• [Aim] Look through the listing below and work out how many of its lines hold the word "type". Give only the number.

# Data block start

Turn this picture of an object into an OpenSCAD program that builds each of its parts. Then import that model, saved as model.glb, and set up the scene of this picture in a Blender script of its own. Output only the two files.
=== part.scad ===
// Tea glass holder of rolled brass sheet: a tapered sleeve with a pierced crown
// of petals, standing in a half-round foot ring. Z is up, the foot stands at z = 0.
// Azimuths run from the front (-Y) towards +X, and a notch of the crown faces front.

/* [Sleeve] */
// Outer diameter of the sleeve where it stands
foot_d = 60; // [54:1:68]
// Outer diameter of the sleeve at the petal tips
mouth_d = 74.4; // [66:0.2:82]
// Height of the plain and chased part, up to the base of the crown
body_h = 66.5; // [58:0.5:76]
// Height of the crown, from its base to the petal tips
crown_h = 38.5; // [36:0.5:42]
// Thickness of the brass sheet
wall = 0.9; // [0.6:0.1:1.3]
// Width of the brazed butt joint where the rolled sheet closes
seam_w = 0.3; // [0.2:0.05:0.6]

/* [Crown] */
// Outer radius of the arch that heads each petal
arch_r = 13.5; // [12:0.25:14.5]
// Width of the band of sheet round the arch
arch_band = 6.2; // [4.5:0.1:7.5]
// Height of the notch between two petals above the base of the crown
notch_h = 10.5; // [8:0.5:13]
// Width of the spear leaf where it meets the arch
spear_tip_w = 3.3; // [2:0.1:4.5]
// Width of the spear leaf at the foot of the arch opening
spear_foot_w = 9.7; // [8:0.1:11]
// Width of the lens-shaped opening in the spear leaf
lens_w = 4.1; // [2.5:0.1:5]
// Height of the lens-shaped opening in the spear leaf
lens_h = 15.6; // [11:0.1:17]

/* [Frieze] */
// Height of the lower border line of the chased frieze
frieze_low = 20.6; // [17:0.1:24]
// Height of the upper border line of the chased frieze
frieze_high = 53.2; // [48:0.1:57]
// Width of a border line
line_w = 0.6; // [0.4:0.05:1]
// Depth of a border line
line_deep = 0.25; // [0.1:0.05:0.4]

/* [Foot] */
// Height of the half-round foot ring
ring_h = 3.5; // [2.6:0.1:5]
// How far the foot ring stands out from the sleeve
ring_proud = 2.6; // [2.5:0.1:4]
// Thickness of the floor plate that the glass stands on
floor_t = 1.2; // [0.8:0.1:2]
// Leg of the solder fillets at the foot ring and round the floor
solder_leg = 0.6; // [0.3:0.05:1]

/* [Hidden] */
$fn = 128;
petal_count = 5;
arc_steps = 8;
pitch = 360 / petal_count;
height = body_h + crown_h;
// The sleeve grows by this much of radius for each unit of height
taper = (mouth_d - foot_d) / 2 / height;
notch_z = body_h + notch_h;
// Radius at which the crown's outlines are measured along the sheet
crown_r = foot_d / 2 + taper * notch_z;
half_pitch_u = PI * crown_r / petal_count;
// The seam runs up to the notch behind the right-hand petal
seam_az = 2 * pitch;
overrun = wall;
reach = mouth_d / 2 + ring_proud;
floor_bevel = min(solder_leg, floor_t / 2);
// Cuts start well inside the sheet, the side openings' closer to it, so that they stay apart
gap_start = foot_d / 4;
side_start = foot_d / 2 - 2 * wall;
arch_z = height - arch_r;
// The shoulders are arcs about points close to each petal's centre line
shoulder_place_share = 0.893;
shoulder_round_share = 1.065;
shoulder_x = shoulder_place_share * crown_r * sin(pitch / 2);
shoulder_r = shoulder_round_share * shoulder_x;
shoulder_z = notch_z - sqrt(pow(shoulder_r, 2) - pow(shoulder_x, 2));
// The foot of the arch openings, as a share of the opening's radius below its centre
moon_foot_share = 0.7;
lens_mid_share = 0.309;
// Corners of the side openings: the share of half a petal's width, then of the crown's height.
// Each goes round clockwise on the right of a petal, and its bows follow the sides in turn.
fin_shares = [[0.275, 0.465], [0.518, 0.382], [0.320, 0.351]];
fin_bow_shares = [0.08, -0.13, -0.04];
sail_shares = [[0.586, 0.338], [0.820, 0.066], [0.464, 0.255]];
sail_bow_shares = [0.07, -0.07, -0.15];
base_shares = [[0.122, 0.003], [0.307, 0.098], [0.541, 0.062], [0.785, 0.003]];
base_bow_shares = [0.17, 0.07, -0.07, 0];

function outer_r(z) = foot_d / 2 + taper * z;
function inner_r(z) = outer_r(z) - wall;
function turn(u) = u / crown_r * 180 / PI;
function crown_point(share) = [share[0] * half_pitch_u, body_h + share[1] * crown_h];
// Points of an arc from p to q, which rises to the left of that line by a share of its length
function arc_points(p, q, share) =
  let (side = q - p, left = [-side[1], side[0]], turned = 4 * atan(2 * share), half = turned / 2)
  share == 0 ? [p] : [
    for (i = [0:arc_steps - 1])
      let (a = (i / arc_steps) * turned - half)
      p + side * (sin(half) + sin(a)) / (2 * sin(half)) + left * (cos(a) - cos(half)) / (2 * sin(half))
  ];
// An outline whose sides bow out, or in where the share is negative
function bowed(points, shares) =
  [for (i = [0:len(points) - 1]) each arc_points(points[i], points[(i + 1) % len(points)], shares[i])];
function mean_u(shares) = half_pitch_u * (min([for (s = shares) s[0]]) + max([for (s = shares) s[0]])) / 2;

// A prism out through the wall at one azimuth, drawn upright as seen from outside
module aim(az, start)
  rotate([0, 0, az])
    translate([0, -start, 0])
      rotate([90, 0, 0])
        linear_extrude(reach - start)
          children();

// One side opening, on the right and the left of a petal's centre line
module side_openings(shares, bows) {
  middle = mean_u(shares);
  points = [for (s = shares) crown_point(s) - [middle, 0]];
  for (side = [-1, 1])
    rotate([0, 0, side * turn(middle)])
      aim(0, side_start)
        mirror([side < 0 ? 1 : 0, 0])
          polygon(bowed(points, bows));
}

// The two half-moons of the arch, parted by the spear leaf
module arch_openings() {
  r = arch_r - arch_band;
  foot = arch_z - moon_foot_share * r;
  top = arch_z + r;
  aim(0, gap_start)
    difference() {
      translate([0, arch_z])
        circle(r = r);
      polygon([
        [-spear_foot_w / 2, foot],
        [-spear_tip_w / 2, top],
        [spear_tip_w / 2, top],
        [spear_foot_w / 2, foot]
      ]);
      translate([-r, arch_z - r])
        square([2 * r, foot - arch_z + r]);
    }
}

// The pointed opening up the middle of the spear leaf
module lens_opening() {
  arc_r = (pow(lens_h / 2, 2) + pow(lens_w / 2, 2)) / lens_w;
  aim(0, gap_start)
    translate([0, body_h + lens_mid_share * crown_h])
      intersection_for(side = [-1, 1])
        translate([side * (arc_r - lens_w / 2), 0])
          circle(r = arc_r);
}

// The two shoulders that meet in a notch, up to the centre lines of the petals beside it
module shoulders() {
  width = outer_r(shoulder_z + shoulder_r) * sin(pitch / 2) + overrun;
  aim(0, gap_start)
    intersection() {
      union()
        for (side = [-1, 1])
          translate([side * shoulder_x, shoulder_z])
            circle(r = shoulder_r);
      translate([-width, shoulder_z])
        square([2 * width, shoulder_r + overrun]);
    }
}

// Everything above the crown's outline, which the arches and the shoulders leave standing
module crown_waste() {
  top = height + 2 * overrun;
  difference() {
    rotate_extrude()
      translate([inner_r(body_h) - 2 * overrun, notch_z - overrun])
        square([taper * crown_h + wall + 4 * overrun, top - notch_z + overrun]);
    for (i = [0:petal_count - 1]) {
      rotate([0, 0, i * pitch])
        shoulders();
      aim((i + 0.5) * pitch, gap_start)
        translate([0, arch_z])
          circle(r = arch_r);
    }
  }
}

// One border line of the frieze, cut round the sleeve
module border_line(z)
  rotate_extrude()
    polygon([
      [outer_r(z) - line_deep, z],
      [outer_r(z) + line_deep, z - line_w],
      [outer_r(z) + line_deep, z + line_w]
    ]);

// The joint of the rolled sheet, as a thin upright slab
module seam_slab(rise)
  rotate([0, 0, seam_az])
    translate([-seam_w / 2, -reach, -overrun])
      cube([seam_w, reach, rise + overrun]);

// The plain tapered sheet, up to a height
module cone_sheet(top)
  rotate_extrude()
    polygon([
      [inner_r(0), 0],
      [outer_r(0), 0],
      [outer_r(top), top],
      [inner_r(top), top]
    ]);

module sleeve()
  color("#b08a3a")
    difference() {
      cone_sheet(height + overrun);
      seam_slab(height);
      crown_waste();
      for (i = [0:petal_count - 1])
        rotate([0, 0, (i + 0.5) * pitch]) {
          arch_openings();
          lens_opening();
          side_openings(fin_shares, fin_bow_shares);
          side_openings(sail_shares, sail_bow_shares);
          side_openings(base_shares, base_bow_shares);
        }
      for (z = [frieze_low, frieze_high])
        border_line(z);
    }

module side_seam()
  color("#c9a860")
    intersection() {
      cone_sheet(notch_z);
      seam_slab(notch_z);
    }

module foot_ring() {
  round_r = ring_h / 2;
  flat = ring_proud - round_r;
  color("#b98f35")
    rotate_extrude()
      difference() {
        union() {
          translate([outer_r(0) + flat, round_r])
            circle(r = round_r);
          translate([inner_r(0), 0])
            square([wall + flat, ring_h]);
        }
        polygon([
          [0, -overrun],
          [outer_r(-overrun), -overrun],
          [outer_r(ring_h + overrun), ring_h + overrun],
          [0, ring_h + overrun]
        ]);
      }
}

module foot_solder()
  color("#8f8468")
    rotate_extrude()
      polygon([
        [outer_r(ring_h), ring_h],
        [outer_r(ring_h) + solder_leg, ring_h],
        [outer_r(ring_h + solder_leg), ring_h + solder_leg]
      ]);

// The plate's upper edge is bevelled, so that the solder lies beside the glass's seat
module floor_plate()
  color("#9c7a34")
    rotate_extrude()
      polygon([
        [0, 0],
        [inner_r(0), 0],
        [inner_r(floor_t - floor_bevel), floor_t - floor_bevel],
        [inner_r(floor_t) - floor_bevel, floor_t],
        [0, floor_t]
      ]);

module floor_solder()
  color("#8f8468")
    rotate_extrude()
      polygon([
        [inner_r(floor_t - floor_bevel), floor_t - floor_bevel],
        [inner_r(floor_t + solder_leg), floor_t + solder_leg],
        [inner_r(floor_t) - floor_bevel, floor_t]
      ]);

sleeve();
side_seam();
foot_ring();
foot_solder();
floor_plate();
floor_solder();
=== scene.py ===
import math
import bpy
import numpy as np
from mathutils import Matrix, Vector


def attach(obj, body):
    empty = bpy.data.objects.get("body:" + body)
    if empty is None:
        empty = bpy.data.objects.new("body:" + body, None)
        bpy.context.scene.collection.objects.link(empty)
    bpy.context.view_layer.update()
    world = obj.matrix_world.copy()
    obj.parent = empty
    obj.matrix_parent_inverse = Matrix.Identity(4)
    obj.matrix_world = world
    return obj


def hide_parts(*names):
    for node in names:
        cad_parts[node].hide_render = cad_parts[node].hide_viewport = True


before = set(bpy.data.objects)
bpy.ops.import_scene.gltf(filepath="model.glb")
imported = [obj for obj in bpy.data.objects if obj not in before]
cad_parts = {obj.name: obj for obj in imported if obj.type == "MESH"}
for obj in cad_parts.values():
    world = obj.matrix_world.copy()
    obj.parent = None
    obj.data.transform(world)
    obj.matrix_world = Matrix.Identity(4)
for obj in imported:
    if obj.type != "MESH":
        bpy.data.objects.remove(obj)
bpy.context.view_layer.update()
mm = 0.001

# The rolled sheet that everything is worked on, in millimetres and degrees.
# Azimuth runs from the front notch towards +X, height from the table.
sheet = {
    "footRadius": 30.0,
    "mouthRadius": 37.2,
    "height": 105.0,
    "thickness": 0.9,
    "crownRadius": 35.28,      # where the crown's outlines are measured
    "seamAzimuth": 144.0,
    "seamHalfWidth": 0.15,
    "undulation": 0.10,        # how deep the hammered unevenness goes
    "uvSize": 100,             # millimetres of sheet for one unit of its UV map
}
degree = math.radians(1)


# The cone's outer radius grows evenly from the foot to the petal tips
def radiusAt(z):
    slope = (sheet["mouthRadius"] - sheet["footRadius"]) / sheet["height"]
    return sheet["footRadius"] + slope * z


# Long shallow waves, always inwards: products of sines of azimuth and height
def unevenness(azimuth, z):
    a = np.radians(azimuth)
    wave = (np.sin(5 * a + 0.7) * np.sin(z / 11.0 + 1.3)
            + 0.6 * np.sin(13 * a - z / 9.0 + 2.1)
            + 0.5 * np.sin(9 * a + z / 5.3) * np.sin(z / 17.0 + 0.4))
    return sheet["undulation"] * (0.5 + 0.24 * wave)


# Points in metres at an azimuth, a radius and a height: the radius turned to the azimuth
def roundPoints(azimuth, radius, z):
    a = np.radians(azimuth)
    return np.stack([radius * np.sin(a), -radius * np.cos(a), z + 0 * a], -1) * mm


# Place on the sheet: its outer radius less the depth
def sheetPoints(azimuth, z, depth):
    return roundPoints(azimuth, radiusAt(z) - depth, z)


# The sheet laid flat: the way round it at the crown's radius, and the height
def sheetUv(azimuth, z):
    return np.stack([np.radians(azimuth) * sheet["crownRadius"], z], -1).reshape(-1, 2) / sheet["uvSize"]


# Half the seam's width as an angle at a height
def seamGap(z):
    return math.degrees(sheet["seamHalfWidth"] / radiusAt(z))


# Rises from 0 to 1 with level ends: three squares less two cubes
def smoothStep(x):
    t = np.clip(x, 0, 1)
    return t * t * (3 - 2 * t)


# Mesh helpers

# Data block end

• [Exercise response] 2